Information given:

+ + + +

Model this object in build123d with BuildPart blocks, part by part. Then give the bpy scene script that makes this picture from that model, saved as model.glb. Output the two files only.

+ + + +

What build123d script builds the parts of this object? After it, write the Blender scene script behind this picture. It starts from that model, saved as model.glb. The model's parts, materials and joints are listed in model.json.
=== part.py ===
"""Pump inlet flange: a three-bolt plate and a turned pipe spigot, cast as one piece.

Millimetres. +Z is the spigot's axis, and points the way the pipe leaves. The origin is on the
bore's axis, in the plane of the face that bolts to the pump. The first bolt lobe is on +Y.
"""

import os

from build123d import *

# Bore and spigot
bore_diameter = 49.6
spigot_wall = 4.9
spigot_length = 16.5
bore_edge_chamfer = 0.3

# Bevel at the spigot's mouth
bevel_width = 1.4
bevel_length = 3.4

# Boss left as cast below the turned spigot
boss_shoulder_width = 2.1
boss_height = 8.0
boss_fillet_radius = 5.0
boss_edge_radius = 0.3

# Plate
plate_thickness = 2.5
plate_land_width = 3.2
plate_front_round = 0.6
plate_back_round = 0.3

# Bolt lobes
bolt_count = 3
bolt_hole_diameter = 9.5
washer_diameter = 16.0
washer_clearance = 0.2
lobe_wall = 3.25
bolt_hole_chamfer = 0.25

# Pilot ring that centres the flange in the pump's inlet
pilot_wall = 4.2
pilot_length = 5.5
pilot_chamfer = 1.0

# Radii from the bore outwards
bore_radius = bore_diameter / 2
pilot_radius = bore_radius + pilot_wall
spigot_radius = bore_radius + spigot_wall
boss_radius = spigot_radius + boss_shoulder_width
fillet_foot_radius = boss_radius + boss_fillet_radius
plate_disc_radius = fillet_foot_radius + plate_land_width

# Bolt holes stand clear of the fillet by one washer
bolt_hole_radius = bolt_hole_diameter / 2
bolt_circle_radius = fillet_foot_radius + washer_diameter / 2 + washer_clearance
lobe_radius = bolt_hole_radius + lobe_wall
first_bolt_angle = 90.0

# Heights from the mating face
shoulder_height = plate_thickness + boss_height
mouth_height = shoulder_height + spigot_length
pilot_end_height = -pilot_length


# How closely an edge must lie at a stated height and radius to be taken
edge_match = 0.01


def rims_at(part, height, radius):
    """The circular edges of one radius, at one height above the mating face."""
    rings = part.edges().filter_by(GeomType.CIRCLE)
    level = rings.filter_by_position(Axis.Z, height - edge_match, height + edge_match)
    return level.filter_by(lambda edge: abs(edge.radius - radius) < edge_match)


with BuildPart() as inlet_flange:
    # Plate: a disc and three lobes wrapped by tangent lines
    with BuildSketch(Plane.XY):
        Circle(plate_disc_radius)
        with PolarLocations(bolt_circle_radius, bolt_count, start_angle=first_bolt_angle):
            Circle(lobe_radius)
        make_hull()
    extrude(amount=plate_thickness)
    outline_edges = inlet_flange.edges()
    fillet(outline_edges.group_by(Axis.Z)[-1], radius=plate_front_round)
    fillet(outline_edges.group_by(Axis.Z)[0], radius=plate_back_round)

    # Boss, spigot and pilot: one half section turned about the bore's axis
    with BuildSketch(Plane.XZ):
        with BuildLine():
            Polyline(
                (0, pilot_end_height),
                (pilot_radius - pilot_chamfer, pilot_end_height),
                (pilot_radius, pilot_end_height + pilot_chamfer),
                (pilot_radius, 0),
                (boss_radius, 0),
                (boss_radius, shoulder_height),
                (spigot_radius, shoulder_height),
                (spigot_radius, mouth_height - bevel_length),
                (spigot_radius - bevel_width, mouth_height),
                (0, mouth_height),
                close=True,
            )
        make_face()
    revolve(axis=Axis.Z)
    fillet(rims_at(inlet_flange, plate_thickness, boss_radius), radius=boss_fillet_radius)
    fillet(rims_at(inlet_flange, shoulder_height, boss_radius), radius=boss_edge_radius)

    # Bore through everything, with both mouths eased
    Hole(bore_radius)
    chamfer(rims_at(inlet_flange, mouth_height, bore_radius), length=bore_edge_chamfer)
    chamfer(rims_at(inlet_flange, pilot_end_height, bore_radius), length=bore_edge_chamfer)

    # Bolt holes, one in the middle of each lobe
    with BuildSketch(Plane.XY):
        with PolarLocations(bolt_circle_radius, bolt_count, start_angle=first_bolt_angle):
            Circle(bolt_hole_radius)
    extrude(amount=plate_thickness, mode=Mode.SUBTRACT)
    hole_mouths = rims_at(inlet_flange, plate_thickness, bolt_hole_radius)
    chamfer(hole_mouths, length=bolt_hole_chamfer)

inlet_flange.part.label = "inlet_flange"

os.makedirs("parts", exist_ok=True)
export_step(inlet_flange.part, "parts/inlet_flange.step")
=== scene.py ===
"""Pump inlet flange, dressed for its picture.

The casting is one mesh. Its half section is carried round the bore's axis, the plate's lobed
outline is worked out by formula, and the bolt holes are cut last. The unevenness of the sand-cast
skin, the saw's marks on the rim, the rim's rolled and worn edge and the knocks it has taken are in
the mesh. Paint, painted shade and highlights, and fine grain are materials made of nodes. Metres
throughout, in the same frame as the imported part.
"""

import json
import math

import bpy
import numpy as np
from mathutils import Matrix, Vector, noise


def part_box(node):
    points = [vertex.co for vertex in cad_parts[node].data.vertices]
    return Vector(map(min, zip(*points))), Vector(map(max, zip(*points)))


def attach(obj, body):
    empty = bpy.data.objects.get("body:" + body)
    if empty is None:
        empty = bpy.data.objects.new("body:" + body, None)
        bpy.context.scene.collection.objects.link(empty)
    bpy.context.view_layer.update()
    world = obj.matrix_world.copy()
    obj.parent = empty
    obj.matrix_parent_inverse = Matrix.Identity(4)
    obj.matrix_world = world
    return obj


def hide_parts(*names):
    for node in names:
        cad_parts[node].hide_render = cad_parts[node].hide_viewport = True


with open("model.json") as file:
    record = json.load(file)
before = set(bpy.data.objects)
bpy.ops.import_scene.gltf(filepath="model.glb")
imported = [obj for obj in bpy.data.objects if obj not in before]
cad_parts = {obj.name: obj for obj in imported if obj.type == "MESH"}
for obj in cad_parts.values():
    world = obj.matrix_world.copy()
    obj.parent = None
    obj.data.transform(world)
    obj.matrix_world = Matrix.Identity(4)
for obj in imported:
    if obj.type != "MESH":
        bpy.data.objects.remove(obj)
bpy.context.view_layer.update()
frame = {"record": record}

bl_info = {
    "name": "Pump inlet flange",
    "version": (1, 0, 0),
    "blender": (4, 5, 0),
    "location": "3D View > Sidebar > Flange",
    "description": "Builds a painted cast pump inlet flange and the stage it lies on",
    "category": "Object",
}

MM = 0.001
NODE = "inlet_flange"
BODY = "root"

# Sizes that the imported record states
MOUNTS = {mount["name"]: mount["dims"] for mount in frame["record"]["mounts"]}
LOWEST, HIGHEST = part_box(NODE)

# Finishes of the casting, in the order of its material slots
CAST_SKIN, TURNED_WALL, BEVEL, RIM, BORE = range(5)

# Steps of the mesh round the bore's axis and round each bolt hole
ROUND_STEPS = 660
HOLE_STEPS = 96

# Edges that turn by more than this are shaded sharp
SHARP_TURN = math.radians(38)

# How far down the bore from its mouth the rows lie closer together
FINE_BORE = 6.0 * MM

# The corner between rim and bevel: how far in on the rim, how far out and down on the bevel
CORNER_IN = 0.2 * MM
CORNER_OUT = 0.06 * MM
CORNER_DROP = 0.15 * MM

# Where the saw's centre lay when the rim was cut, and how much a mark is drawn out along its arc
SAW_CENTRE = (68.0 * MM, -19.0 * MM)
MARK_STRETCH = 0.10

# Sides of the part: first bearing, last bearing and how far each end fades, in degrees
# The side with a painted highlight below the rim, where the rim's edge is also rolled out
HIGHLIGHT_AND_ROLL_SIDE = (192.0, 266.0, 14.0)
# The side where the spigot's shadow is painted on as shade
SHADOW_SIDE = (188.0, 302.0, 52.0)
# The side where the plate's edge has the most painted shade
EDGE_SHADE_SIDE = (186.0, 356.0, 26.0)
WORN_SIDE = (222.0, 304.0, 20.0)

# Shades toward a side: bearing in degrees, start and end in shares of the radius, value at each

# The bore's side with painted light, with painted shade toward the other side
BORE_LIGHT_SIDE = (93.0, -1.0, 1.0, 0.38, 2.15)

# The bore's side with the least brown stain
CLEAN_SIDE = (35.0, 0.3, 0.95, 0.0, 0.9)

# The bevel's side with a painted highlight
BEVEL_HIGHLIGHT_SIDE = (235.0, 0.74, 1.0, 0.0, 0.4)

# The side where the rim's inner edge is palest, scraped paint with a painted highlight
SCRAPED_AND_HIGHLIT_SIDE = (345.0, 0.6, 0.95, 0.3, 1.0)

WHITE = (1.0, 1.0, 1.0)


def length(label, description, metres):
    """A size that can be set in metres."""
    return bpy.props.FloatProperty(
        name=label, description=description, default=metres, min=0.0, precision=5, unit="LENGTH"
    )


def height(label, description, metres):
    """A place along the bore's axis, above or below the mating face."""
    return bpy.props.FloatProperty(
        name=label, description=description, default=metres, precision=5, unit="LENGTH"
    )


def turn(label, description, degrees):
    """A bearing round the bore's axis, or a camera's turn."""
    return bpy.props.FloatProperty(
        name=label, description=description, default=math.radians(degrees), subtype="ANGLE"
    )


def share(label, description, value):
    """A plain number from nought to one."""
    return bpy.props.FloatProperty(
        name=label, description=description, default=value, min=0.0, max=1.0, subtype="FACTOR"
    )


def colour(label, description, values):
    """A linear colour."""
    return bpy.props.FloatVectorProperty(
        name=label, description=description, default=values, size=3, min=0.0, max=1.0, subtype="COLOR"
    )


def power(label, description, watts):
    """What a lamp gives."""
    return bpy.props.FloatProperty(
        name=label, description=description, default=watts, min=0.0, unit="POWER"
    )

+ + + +

Request: Only the lines from the one containing "# Bolt holes, one" through the one containing "in imported if" are to be reproduced, exactly as they appear.

Written response:
    # Bolt holes, one in the middle of each lobe
    with BuildSketch(Plane.XY):
        with PolarLocations(bolt_circle_radius, bolt_count, start_angle=first_bolt_angle):
            Circle(bolt_hole_radius)
    extrude(amount=plate_thickness, mode=Mode.SUBTRACT)
    hole_mouths = rims_at(inlet_flange, plate_thickness, bolt_hole_radius)
    chamfer(hole_mouths, length=bolt_hole_chamfer)

inlet_flange.part.label = "inlet_flange"

os.makedirs("parts", exist_ok=True)
export_step(inlet_flange.part, "parts/inlet_flange.step")
=== scene.py ===
"""Pump inlet flange, dressed for its picture.

The casting is one mesh. Its half section is carried round the bore's axis, the plate's lobed
outline is worked out by formula, and the bolt holes are cut last. The unevenness of the sand-cast
skin, the saw's marks on the rim, the rim's rolled and worn edge and the knocks it has taken are in
the mesh. Paint, painted shade and highlights, and fine grain are materials made of nodes. Metres
throughout, in the same frame as the imported part.
"""

import json
import math

import bpy
import numpy as np
from mathutils import Matrix, Vector, noise


def part_box(node):
    points = [vertex.co for vertex in cad_parts[node].data.vertices]
    return Vector(map(min, zip(*points))), Vector(map(max, zip(*points)))


def attach(obj, body):
    empty = bpy.data.objects.get("body:" + body)
    if empty is None:
        empty = bpy.data.objects.new("body:" + body, None)
        bpy.context.scene.collection.objects.link(empty)
    bpy.context.view_layer.update()
    world = obj.matrix_world.copy()
    obj.parent = empty
    obj.matrix_parent_inverse = Matrix.Identity(4)
    obj.matrix_world = world
    return obj


def hide_parts(*names):
    for node in names:
        cad_parts[node].hide_render = cad_parts[node].hide_viewport = True


with open("model.json") as file:
    record = json.load(file)
before = set(bpy.data.objects)
bpy.ops.import_scene.gltf(filepath="model.glb")
imported = [obj for obj in bpy.data.objects if obj not in before]
cad_parts = {obj.name: obj for obj in imported if obj.type == "MESH"}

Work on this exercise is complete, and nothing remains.